Additional Red Flags
- Capital ratio deterioration
- Increasing loan loss provisions
- Deposit outflows
- Dividend payout exceeding earnings
WEIGHTED SWOT ANALYSIS
| Factor | Weight | Impact | Weighted Score |
|---|---|---|---|
| Dividend yield strength | 0.10 | Positive | 0.30 |
| Revenue growth consistency | 0.10 | Positive | 0.25 |
| Scale disadvantage | 0.15 | Negative | -0.60 |
| High leverage | 0.20 | Negative | -0.80 |
| Stable Canadian banking system | 0.10 | Positive | 0.30 |
| Weak ROIC | 0.15 | Negative | -0.60 |
| Modest valuation | 0.10 | Positive | 0.30 |
| Cyclical exposure | 0.10 | Negative | -0.30 |
| Total | 1.00 | -1.15 (Negative Bias) |
SCENARIO INTRINSIC VALUES
| Scenario | Assumptions | Value |
|---|---|---|
| Bear | Recession, earnings drop 30% | $30 |
| Base | Stable credit, modest growth | $44 |
| Bull | Improved ROE to 9% | $55 |
Entry during recessionary panic or housing downturn provides best opportunity.

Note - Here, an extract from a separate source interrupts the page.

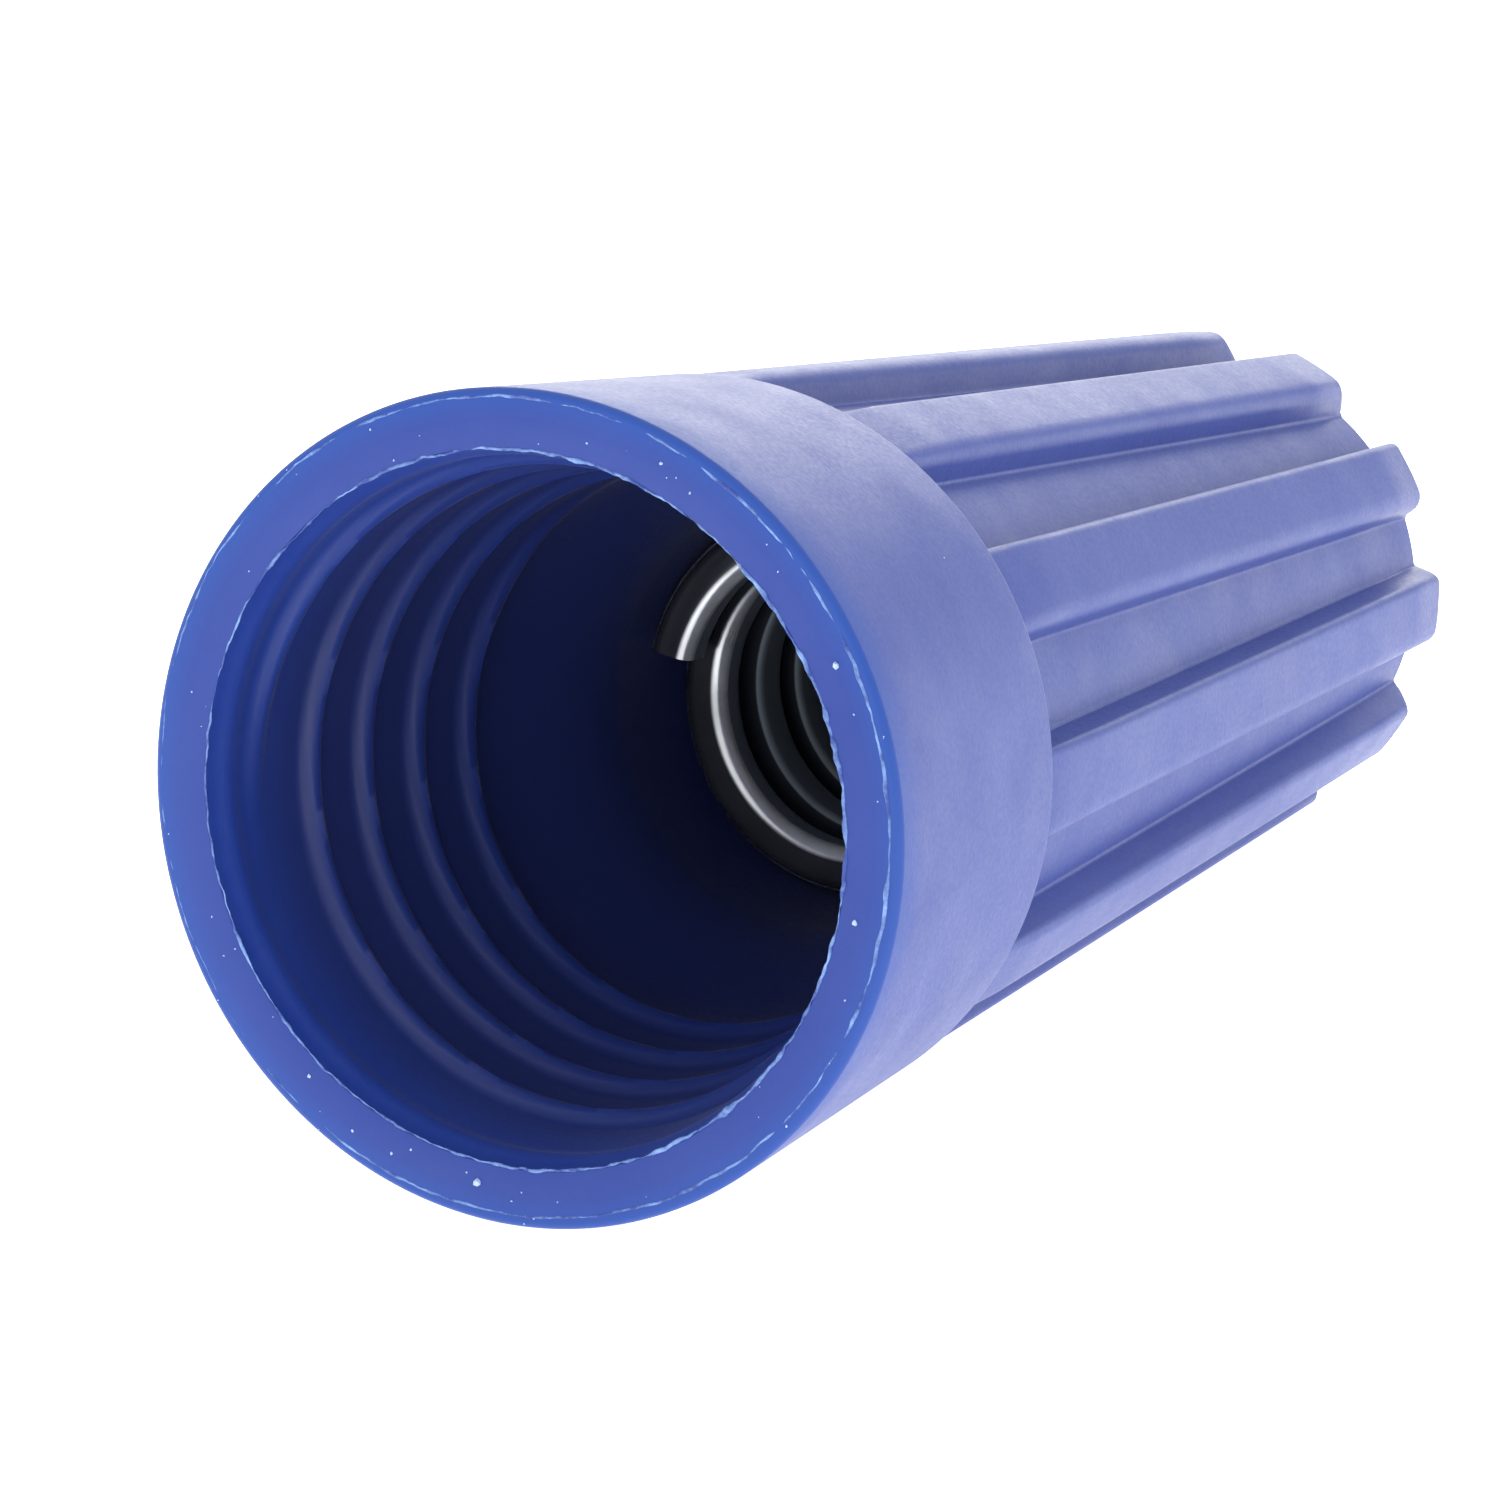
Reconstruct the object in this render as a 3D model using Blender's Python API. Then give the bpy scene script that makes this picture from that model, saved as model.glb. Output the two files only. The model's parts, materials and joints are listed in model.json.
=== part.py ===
"""Twist-on wire connector for 22 to 14 AWG wires, lying on its side.

Two pieces: a plastic shell with a threaded mouth and eleven finger ribs, and a conical coil
of square steel wire in the shell's pocket. Every shape is written along the connector's own
axis: depth runs from the mouth to the closed end, radius and angle are taken about the axis,
with angle 0 towards -X and a quarter turn towards +Z. The rest frame then lays that axis
down, so that the rim of the mouth and the tips of two ribs touch the ground.
"""

from math import atan2, cos, pi, radians, sin, tau

import bmesh
import bpy
from mathutils import Vector

MM = 0.001

# Outside of the shell
LENGTH = 22.0 * MM
MOUTH_RADIUS = 5.5 * MM
COLLAR_LENGTH = 5.36 * MM
COLLAR_END_RADIUS = 5.045 * MM
EDGE_BEVEL = 0.05 * MM
CORE_RADIUS_AT_COLLAR = 4.5 * MM
CORE_RADIUS_AT_END = 3.22 * MM
CORE_END_BEVEL = 0.15 * MM

# Finger ribs
RIB_COUNT = 11
RIB_RADIUS_AT_COLLAR = 5.005 * MM
RIB_RADIUS_AT_TIP = 3.76 * MM
RIB_WIDTH_AT_COLLAR = 1.24 * MM
RIB_WIDTH_AT_TIP = 1.03 * MM
RIB_EDGE_BEVEL = 0.12 * MM
RIB_TIP_CHAMFER = 0.35 * MM
RIB_END_INSET = 0.05 * MM
RIB_ROOT_DEPTH = 0.35 * MM

# Inside of the shell
BORE_RADIUS_AT_MOUTH = 4.71 * MM
BORE_RADIUS_AT_THROAT = 3.85 * MM
BORE_LENGTH = 5.5 * MM
POCKET_DEPTH = 8.5 * MM
POCKET_END_DEPTH = 20.3 * MM
POCKET_CLEARANCE = 0.1 * MM
THROAT_STEPS = 4

# Thread ridge inside the bore, right-handed
THREAD_PITCH = 1.1 * MM
THREAD_TURNS = 4.27
THREAD_START_DEPTH = 0.93 * MM
THREAD_START_ANGLE = radians(-15)
THREAD_HEIGHT = 0.17 * MM
THREAD_CREST_WIDTH = 0.22 * MM
THREAD_FOOT_WIDTH = 0.62 * MM
THREAD_ROOT_DEPTH = 0.12 * MM
THREAD_FADE_TURNS = 0.15

# Spring, right-handed, a square wire on a cone
WIRE_SIDE = 0.65 * MM
SPRING_PITCH = 0.98 * MM
SPRING_TURNS = 10.9
SPRING_START_DEPTH = 8.65 * MM
SPRING_START_ANGLE = radians(17)
SPRING_OUTER_RADIUS = 2.84 * MM
SPRING_SHRINK_PER_TURN = 0.11 * MM

# Fineness of the round surfaces
TURNED_SEGMENTS = 72
THREAD_SEGMENTS = 40
SPRING_SEGMENTS = 26
SMOOTH_ANGLE = radians(35)

# Colours
PLASTIC_BLUE = (0.055, 0.09, 0.5)
SPRING_GREY = (0.45, 0.46, 0.48)


def clear_scene():
    for old in list(bpy.data.objects):
        bpy.data.objects.remove(old, do_unlink=True)


def plain_material(name, colour, roughness, metallic):
    material = bpy.data.materials.new(name)
    material.use_nodes = True
    shader = material.node_tree.nodes["Principled BSDF"]
    shader.inputs["Base Color"].default_value = (*colour, 1.0)
    shader.inputs["Roughness"].default_value = roughness
    shader.inputs["Metallic"].default_value = metallic
    return material


def point_at(angle, radius, depth, across=0.0):
    """A point of the axis frame; across is a straight offset in the direction of growing angle."""
    return Vector((
        across * sin(angle) - radius * cos(angle),
        depth,
        across * cos(angle) + radius * sin(angle),
    ))


def loft(name, sections):
    """One closed mesh through loops of equally many points, capped at its two end loops."""
    bm = bmesh.new()
    loops = [[bm.verts.new(point) for point in section] for section in sections]
    for before, after in zip(loops, loops[1:]):
        for i in range(len(before)):
            bm.faces.new((before[i - 1], before[i], after[i], after[i - 1]))
    bm.faces.new(loops[0])
    bm.faces.new(loops[-1])
    bmesh.ops.recalc_face_normals(bm, faces=bm.faces)
    mesh = bpy.data.meshes.new(name)
    bm.to_mesh(mesh)
    bm.free()
    obj = bpy.data.objects.new(name, mesh)
    bpy.context.scene.collection.objects.link(obj)
    return obj


def shade_round(obj):
    obj.data.shade_smooth()
    obj.data.set_sharp_from_angle(angle=SMOOTH_ANGLE)


def unite(body, addition):
    """A Boolean union with a helper solid that isn't a piece of its own."""
    addition.hide_render = True
    addition.display_type = "WIRE"
    union = body.modifiers.new(addition.name, "BOOLEAN")
    union.operation = "UNION"
    union.solver = "EXACT"
    union.object = addition


def between(first, last, share):
    return first + (last - first) * share


def bore_radius(depth):
    return between(BORE_RADIUS_AT_MOUTH, BORE_RADIUS_AT_THROAT, depth / BORE_LENGTH)


def pocket_radius(depth):
    """The cone that clears the deeper edge of every turn of the spring."""
    turns = (depth - SPRING_START_DEPTH - WIRE_SIDE) / SPRING_PITCH
    return SPRING_OUTER_RADIUS + POCKET_CLEARANCE - SPRING_SHRINK_PER_TURN * turns


def shell_profile():
    """(radius, depth) from the closed end over the outside, round the rim and down the inside."""
    profile = [
        (CORE_RADIUS_AT_END - CORE_END_BEVEL, LENGTH),
        (CORE_RADIUS_AT_END, LENGTH - CORE_END_BEVEL),
        (CORE_RADIUS_AT_COLLAR, COLLAR_LENGTH),
        (COLLAR_END_RADIUS - EDGE_BEVEL, COLLAR_LENGTH),
        (COLLAR_END_RADIUS, COLLAR_LENGTH - EDGE_BEVEL),
        (MOUTH_RADIUS, EDGE_BEVEL),
        (MOUTH_RADIUS - EDGE_BEVEL, 0.0),
        (BORE_RADIUS_AT_MOUTH, 0.0),
    ]
    for step in range(THROAT_STEPS + 1):
        share = step / THROAT_STEPS
        eased = (1 - cos(pi * share)) / 2
        radius = between(BORE_RADIUS_AT_THROAT, pocket_radius(POCKET_DEPTH), eased)
        profile.append((radius, between(BORE_LENGTH, POCKET_DEPTH, share)))
    profile.append((pocket_radius(POCKET_END_DEPTH), POCKET_END_DEPTH))
    return profile


def shell_body():
    """The shell without its ribs and thread, turned about the axis."""
    angles = [tau * i / TURNED_SEGMENTS for i in range(TURNED_SEGMENTS)]
    sections = [[point_at(angle, radius, depth) for angle in angles] for radius, depth in shell_profile()]
    return loft("shell", sections)


def rib_section(angle, depth, crest_radius, width):
    """The outline across a rib: a flat crest with bevelled edges on straight walls."""
    core_share = (depth - COLLAR_LENGTH) / (LENGTH - COLLAR_LENGTH)
    root = between(CORE_RADIUS_AT_COLLAR, CORE_RADIUS_AT_END, core_share) - RIB_ROOT_DEPTH
    shoulder = crest_radius - RIB_EDGE_BEVEL
    wall = width / 2
    crest_edge = wall - RIB_EDGE_BEVEL
    outline = [
        (-wall, root),
        (-wall, shoulder),
        (-crest_edge, crest_radius),
        (crest_edge, crest_radius),
        (wall, shoulder),
        (wall, root),
    ]
    return [point_at(angle, radius, depth, across) for across, radius in outline]


def rib_tip_depth():
    """Where the crest ends and the chamfer of the rib's tip starts."""
    return LENGTH - RIB_END_INSET - RIB_TIP_CHAMFER


def rib(index):
    """One rib, rooted in the core and in the end of the collar. Rib 0 is on top."""
    angle = pi / 2 + tau * index / RIB_COUNT
    return loft(f"rib_{index}", [
        rib_section(angle, COLLAR_LENGTH - RIB_ROOT_DEPTH, RIB_RADIUS_AT_COLLAR, RIB_WIDTH_AT_COLLAR),
        rib_section(angle, rib_tip_depth(), RIB_RADIUS_AT_TIP, RIB_WIDTH_AT_TIP),
        rib_section(angle, LENGTH - RIB_END_INSET, RIB_RADIUS_AT_TIP - RIB_TIP_CHAMFER, RIB_WIDTH_AT_TIP),
    ])


def thread_ridge():
    """The helical ridge of the bore, which rises out of the wall and sinks back into it."""
    sections = []
    steps = round(THREAD_TURNS * THREAD_SEGMENTS)
    for step in range(steps + 1):
        turn = step / THREAD_SEGMENTS
        rise = min(1.0, turn / THREAD_FADE_TURNS, (THREAD_TURNS - turn) / THREAD_FADE_TURNS)
        height = between(-THREAD_ROOT_DEPTH / 2, THREAD_HEIGHT, max(0.0, rise))
        angle = THREAD_START_ANGLE + tau * turn
        middle = THREAD_START_DEPTH + THREAD_PITCH * turn
        outline = [
            (THREAD_ROOT_DEPTH, -THREAD_FOOT_WIDTH / 2),
            (-height, -THREAD_CREST_WIDTH / 2),
            (-height, THREAD_CREST_WIDTH / 2),
            (THREAD_ROOT_DEPTH, THREAD_FOOT_WIDTH / 2),
        ]
        wall = bore_radius(middle)
        sections.append([point_at(angle, wall + out, middle + along) for out, along in outline])
    return loft("thread_ridge", sections)


def spring_coil():
    sections = []
    steps = round(SPRING_TURNS * SPRING_SEGMENTS)
    for step in range(steps + 1):
        turn = step / SPRING_SEGMENTS
        angle = SPRING_START_ANGLE + tau * turn
        front = SPRING_START_DEPTH + SPRING_PITCH * turn
        outer = SPRING_OUTER_RADIUS - SPRING_SHRINK_PER_TURN * turn
        inner = outer - WIRE_SIDE
        back = front + WIRE_SIDE
        outline = [(inner, front), (outer, front), (outer, back), (inner, back)]
        sections.append([point_at(angle, radius, depth) for radius, depth in outline])
    return loft("spring", sections)


def rest_frame():
    """An empty on the axis at the mouth, tilted so that the rim and the two lowest rib tips meet
    the ground, with the whole part centred over the origin."""
    from_bottom = pi / RIB_COUNT
    crest_edge = RIB_WIDTH_AT_TIP / 2 - RIB_EDGE_BEVEL
    tip_reach = RIB_RADIUS_AT_TIP * cos(from_bottom) + crest_edge * sin(from_bottom)
    tilt = atan2(MOUTH_RADIUS - tip_reach, rib_tip_depth() - EDGE_BEVEL)
    front = (EDGE_BEVEL - MOUTH_RADIUS) * sin(tilt)
    back = LENGTH * cos(tilt) + (CORE_RADIUS_AT_END - CORE_END_BEVEL) * sin(tilt)
    frame = bpy.data.objects.new("rest_frame", None)
    frame.location = (0.0, -(front + back) / 2, MOUTH_RADIUS * cos(tilt) + EDGE_BEVEL * sin(tilt))
    frame.rotation_euler = (-tilt, 0.0, 0.0)
    bpy.context.scene.collection.objects.link(frame)
    return frame


def main():
    clear_scene()
    frame = rest_frame()
    shell = shell_body()
    additions = [rib(index) for index in range(RIB_COUNT)] + [thread_ridge()]
    for addition in additions:
        unite(shell, addition)
    spring = spring_coil()
    shell.data.materials.append(plain_material("blue_plastic", PLASTIC_BLUE, 0.5, 0.0))
    spring.data.materials.append(plain_material("spring_steel", SPRING_GREY, 0.3, 1.0))
    for piece in [shell, spring, *additions]:
        shade_round(piece)
        piece.parent = frame


main()
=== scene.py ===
"""Finished look of a twist-on wire connector: moulded blue shell, rim flash, crumbs and wire spring."""

import json
from math import cos, pi, radians, sin, sqrt, tau

import bmesh
import bpy
import numpy as np
from bpy.props import (
    FloatProperty,
    FloatVectorProperty,
    IntProperty,
    PointerProperty,
)
from mathutils import Matrix, Vector, noise


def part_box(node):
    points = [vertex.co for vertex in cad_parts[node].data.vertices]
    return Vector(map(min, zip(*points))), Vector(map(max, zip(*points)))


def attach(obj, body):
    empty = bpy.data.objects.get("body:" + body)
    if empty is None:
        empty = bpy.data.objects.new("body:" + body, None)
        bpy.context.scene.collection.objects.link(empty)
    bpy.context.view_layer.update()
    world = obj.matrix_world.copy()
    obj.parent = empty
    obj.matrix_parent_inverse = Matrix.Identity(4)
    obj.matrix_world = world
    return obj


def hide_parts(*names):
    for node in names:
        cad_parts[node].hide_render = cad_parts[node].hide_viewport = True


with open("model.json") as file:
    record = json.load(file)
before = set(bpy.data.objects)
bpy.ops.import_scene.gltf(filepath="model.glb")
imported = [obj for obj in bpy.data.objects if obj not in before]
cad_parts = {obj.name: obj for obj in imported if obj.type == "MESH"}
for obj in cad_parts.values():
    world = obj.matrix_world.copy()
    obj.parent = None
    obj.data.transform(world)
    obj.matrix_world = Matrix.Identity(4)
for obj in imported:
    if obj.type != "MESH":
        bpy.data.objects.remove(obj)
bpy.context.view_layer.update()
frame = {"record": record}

bl_info = {
    "name": "Twist-on Wire Connector",
    "version": (1, 0, 0),
    "blender": (4, 5, 0),
    "location": "3D View > Sidebar > Connector",
    "description": "Makes a moulded twist-on wire connector with its spring and a pale studio",
    "category": "Add Mesh",
}

MM = 0.001
BODY = "root"

# Numbers kept at the meshes' points for the materials
# Painted glow at the rim's outer edge
PAINTED_RIM_GLOW = "painted_rim_glow"
# Painted shade deep in the bore
PAINTED_BORE_SHADE = "painted_bore_shade"
# Painted shade on the wire's front face
PAINTED_WIRE_SHADE = "painted_front_shade"
# Duller inner face of the wire, and painted shade on the turns behind the open one
WIRE_ROUGH_AND_SHADE = "wire_rough_and_shade"

# Fineness of the meshes, as points or rows along each stretch
CREST_POINTS = 4
RIB_EDGE_POINTS = 6
RIB_FOOT_POINTS = 5
VALLEY_POINTS = 8
RIB_TIP_ROWS = 9
BODY_ROWS = 16
COLLAR_ROWS = 8
CLOSED_END_ROWS = 5
COLLAR_EDGE_ROWS = 6
MOUTH_EDGE_ROWS = 8
BORE_EDGE_ROWS = 4
ROWS_PER_PITCH = 13
THROAT_ROWS = 18
POCKET_ROWS = 6
FLASH_STEPS = 1600
FLASH_SIDES = 8
WIRE_STEPS_PER_TURN = 96
WIRE_CORNER_POINTS = 7

# Sockets of a Mix node that mixes colours
MIX_FIRST, MIX_SECOND, MIX_RESULT = 6, 7, 2


# The connector's own frame: depth runs along +Y from the mouth to the closed end, and angle 0
# is towards -X, a quarter turn towards +Z.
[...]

BUY PRICE FOR 16 YEAR TARGET
| Target Return | Max Buy Price |
|---|---|
| 5% | $58 |
| 6% | $52 |
| 7% | $47 |
| 8% | $43 |
| 9% | $36 |
| 10% | $32 |
BUY PRICE FOR 9% RETURN
| Holding Period | Max Buy Price |
|---|---|
| 5 Years | $34 |
| 7 Years | $35 |
| 10 Years | $36 |
| 12 Years | $36 |
| 14 Years | $36 |
| 16 Years | $36 |
FINAL SUMMARY AND VERDICT
Laurentian Bank is statistically inexpensive but economically fragile. Free cash flow and dividend yield appear attractive, yet low capital efficiency and heavy leverage temper enthusiasm. The stock is slightly below intrinsic value, but the margin of safety is insufficient for a leveraged financial institution.
For a disciplined investor targeting 9 percent annual returns over 16 years, the stock becomes compelling only below $36. At current levels near $40, it is a cautious hold rather than an aggressive buy.
Numbers Used
Used: revenue, net income, free cash flow, margins, ROIC, dividend yield, share count, growth rates, P/E, debt ratios, long term liabilities ratio.
Less emphasis: moving averages, 52 week highs and lows.
Disclaimer: This analysis is for informational purposes only and does not constitute investment advice. Always perform your own due diligence or consult with a financial advisor before making investment decisions.